Texas Instruments sued eight Japanese firms and one Korean concern in the mid-1980s and won. That set the stage for DRAM licensing agreements that have proven lucrative, bringing the Dallas-based firm $600 million in revenue during the past four years. The company has actively sought similar licensing agreements throughout the U.S. semiconductor and computer industry, resorting to lawsuits when its licensing efforts have been spurned.

Further, according to Japanese newspaper accounts, as its initial DRAM licensing agreements are set to expire at year-end, Texas Instruments is said to be asking Japanese semiconductor makers for royalties of 10% of production value, about twice the average rate charged by other companies. Texas Instruments officials refuse to comment on the speculation.

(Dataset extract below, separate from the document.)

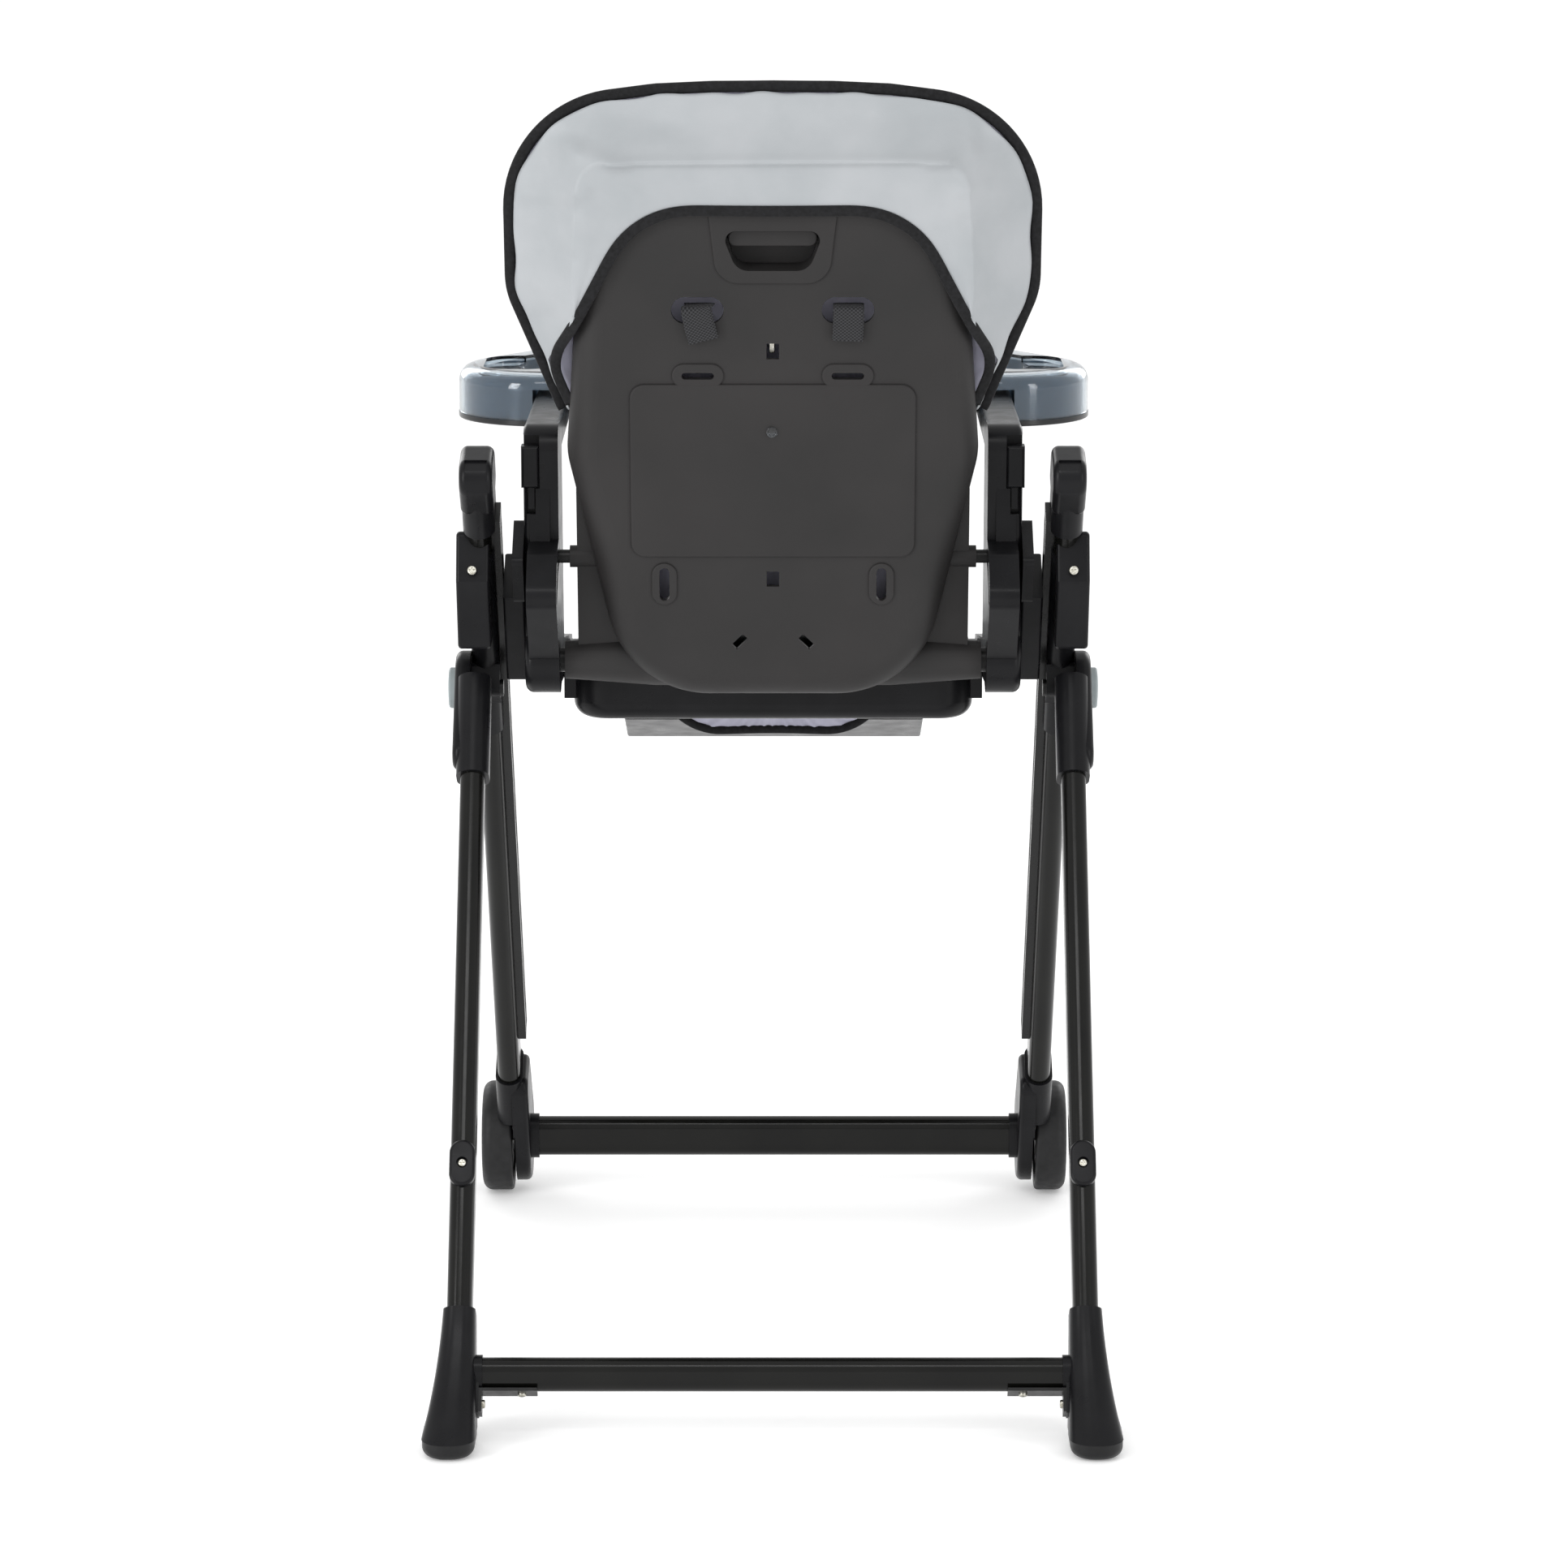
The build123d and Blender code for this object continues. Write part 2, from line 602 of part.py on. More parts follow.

Motorola’s pioneering cellular telephone operation was also in danger of falling prey in the mid-1980s to below-cost pricing by Japanese manufacturers using the American company’s patented technology without permission. Motorola filed actions with U.S. trade authorities and demanded immediate royalty payments for use of its patents.

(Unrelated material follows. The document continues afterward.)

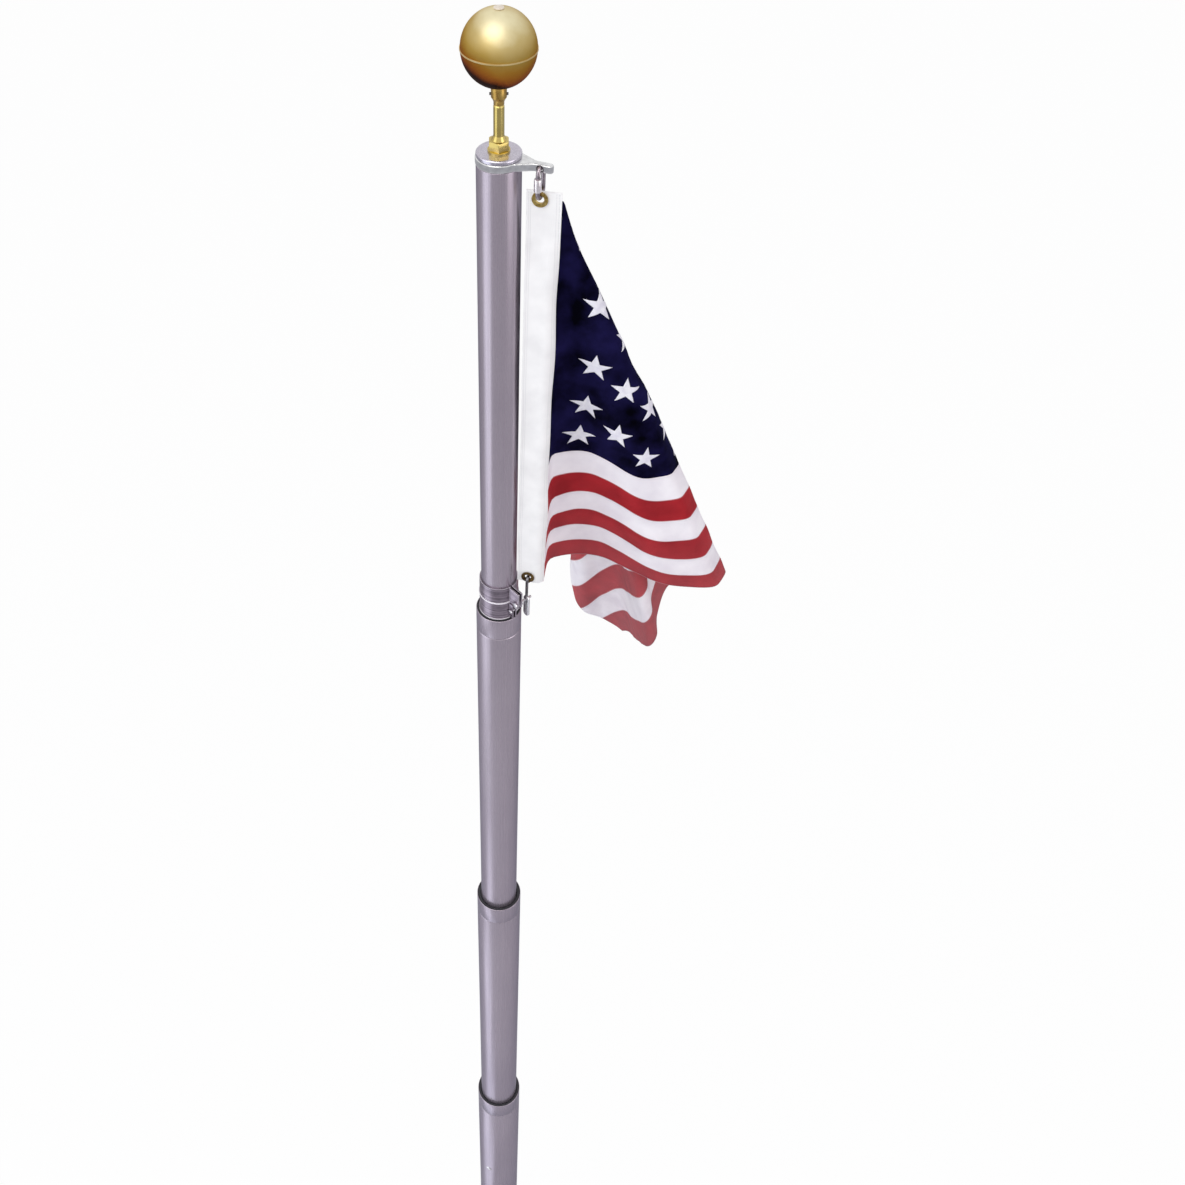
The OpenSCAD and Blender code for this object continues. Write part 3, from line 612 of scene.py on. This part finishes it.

In general, Motorola got what it wanted. And today, the company credits the new patent laws for helping it save its cellular business, a unit widely viewed as among the nation’s most innovative technology operations.

But Motorola is deliberately holding back some of its radio and cellular patents from its licensing program. “Patents are more valuable to us now,” says Vincent Rauner, Motorola’s senior vice president for patents, trademarks and licensing. “We use them to protect our key technology.”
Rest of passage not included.